-- Problem statement --
Gather up the lines that contain "body".

-- Data shown --
______

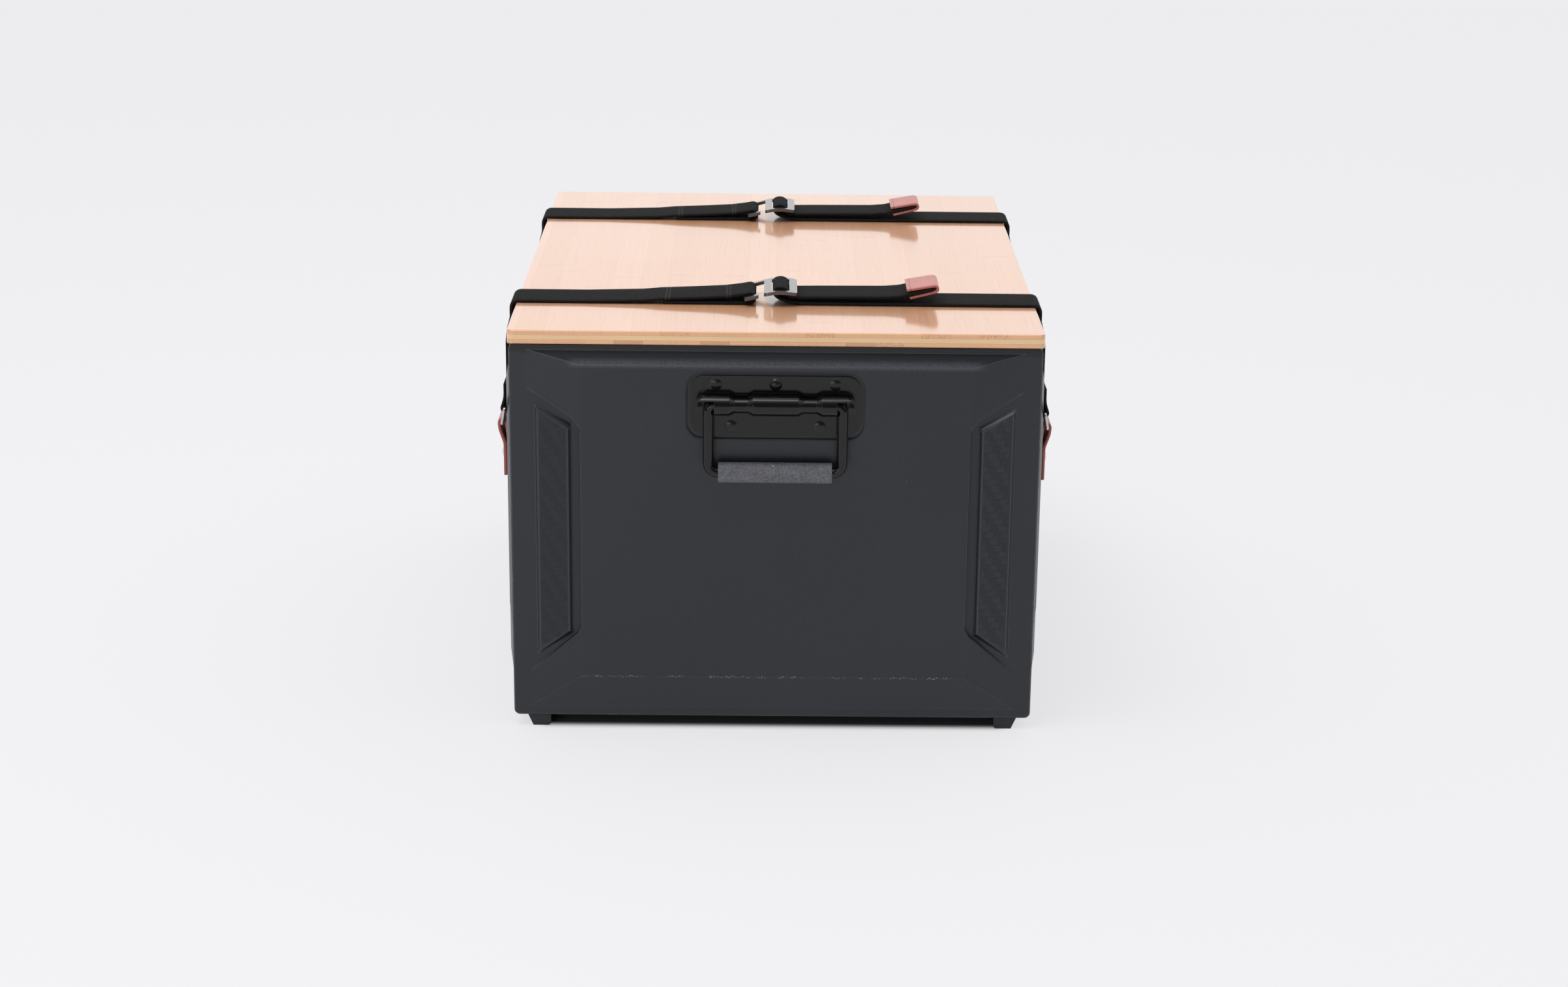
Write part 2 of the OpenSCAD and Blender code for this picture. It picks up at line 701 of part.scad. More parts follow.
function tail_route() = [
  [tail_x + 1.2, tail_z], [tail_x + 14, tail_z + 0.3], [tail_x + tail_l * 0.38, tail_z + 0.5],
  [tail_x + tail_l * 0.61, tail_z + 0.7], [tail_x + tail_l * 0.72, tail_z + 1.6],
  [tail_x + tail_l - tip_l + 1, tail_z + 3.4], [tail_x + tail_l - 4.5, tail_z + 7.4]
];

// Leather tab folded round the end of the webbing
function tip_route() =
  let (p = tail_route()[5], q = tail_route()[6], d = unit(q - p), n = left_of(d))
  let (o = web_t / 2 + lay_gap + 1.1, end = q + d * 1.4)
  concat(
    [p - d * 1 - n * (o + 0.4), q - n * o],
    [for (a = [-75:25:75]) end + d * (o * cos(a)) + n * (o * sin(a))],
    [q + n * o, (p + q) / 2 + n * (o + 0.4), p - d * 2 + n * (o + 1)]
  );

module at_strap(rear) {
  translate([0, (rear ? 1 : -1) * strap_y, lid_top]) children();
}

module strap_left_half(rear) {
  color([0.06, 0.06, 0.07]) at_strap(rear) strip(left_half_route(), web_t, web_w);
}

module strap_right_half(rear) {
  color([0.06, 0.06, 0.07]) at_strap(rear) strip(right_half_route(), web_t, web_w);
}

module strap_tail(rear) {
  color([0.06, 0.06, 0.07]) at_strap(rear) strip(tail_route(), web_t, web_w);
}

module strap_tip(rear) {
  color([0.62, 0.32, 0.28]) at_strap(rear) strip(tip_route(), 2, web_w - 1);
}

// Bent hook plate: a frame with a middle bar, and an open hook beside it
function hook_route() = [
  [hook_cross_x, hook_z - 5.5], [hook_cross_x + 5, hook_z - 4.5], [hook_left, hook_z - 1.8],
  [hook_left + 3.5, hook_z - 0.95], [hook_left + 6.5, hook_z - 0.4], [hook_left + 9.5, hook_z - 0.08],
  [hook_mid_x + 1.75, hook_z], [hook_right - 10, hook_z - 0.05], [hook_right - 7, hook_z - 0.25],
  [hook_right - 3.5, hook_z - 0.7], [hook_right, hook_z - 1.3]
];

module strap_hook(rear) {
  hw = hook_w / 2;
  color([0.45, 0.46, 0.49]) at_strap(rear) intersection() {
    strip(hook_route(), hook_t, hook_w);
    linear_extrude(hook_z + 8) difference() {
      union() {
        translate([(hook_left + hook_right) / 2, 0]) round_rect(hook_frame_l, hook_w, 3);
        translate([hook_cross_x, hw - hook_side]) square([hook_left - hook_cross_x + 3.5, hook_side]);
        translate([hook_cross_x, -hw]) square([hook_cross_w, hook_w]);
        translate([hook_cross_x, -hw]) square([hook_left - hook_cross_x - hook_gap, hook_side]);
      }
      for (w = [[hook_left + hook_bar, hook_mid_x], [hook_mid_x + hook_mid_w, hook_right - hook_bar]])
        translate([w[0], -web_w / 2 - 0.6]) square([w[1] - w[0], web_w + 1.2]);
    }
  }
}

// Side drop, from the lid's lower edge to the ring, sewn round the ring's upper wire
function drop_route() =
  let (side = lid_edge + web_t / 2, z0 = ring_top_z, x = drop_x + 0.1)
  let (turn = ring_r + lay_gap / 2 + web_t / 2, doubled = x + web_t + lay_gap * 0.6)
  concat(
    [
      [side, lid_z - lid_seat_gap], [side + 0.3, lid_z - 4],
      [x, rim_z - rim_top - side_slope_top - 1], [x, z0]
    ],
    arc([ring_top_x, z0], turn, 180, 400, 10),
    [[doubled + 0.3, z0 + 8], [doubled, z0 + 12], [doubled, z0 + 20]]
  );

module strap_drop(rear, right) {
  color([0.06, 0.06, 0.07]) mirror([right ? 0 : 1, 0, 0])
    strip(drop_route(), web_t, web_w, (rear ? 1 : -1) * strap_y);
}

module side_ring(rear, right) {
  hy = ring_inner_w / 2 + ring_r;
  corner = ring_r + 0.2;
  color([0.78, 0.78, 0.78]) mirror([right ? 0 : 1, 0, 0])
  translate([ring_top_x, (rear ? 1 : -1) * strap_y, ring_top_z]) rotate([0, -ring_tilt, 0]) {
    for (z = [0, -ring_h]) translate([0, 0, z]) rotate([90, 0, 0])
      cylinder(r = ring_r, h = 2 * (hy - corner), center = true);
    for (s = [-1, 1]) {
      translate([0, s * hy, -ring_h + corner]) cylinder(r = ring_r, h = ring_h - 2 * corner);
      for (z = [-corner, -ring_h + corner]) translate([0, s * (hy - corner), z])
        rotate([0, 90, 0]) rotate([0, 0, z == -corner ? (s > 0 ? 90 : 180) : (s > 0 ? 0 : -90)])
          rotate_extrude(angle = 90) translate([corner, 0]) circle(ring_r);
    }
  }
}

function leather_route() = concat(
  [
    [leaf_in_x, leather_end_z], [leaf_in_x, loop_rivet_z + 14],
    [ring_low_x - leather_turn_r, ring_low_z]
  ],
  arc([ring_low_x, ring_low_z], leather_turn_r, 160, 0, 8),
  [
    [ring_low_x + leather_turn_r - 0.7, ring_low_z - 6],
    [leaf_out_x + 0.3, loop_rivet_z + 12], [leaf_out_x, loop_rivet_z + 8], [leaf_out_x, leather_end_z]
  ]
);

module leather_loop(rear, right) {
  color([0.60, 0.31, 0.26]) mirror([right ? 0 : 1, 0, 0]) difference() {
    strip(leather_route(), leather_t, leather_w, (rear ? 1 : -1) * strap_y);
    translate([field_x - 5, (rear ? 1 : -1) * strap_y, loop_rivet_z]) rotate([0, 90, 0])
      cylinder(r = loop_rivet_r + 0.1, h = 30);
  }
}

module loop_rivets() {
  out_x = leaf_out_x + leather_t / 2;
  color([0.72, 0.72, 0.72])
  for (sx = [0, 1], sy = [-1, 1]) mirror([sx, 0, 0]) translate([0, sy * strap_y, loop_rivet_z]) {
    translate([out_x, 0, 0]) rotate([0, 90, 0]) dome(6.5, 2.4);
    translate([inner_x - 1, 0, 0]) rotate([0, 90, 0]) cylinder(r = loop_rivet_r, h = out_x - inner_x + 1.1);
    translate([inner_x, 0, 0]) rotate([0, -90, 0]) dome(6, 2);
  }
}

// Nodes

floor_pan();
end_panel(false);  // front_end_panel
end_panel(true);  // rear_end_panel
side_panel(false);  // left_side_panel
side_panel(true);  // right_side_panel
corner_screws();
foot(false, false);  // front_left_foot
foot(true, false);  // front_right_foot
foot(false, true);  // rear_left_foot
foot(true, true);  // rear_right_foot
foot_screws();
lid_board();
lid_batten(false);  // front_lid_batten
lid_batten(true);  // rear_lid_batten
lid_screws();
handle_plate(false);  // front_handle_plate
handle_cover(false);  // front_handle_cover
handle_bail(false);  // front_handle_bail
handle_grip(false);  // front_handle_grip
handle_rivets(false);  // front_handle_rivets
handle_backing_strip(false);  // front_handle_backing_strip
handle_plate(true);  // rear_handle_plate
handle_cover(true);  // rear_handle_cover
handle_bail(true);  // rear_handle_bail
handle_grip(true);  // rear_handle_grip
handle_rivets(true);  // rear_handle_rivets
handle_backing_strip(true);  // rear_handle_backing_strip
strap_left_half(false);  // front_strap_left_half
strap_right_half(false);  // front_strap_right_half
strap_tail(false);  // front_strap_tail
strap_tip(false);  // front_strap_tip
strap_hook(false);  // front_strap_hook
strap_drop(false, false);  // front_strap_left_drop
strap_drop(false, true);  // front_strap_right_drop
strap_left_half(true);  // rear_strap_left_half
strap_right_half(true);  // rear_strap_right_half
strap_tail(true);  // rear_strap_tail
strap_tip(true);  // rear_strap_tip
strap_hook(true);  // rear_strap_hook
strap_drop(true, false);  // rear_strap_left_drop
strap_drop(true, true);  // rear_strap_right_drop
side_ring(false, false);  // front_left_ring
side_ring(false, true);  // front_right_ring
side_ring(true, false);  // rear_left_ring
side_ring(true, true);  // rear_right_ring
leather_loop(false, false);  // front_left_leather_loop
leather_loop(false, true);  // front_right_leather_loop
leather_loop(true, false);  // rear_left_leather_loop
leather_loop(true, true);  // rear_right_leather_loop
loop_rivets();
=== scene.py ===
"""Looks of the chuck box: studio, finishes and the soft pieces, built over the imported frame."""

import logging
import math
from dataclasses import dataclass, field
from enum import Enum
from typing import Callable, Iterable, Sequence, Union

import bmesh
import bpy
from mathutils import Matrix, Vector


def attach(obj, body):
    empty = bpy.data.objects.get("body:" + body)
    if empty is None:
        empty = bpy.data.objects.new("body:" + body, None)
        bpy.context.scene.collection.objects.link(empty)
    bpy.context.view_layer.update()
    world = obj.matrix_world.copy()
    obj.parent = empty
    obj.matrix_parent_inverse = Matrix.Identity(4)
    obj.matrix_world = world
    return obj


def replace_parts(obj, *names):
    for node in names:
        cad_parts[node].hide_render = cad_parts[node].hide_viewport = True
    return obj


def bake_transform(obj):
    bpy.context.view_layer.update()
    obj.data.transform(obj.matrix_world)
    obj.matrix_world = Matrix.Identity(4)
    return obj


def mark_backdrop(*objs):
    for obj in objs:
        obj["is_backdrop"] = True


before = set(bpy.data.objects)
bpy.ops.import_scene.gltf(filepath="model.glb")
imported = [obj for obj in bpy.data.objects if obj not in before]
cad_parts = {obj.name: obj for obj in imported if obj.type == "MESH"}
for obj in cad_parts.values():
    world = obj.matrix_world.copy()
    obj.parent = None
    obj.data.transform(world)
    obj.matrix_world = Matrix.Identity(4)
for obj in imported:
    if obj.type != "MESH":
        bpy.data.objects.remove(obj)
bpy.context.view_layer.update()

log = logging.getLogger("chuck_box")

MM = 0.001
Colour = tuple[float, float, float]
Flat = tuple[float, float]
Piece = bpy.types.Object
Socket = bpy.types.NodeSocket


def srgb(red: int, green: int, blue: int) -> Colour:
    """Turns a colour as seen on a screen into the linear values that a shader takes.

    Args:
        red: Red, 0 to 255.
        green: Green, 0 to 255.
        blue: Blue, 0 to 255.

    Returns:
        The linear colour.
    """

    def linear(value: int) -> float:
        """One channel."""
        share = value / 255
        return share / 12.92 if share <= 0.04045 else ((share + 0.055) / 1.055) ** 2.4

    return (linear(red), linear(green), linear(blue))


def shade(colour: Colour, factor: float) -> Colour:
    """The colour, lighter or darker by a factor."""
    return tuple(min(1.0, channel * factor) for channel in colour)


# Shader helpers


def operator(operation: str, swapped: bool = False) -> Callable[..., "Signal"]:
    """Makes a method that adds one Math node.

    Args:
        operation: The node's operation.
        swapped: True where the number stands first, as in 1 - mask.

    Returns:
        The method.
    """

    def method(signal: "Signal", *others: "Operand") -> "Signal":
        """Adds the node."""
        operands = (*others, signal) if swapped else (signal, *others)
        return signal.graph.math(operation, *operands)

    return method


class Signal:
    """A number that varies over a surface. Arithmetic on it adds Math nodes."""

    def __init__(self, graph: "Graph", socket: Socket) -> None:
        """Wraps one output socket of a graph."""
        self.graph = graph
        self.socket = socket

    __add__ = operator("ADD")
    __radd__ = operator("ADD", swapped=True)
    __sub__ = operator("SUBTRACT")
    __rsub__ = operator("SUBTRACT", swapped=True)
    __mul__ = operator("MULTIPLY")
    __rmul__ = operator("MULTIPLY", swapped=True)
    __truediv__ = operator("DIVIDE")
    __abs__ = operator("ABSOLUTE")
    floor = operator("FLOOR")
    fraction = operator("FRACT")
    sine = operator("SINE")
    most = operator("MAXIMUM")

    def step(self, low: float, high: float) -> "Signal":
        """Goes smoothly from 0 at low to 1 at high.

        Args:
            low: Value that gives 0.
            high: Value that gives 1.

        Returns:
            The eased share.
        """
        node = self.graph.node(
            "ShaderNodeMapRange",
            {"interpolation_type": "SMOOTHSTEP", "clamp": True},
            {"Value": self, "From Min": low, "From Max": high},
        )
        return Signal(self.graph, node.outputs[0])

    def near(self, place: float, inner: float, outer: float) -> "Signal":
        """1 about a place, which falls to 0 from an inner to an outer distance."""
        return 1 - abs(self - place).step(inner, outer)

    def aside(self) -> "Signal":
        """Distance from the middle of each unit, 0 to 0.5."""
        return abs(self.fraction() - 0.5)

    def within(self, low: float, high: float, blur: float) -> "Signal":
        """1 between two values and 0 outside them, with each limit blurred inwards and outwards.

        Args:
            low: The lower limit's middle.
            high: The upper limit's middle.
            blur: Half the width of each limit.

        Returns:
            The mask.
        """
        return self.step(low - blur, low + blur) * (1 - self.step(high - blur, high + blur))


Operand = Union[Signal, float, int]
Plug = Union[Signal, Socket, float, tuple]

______

-- Response for this exercise --
def attach(obj, body):
    empty = bpy.data.objects.get("body:" + body)
        empty = bpy.data.objects.new("body:" + body, None)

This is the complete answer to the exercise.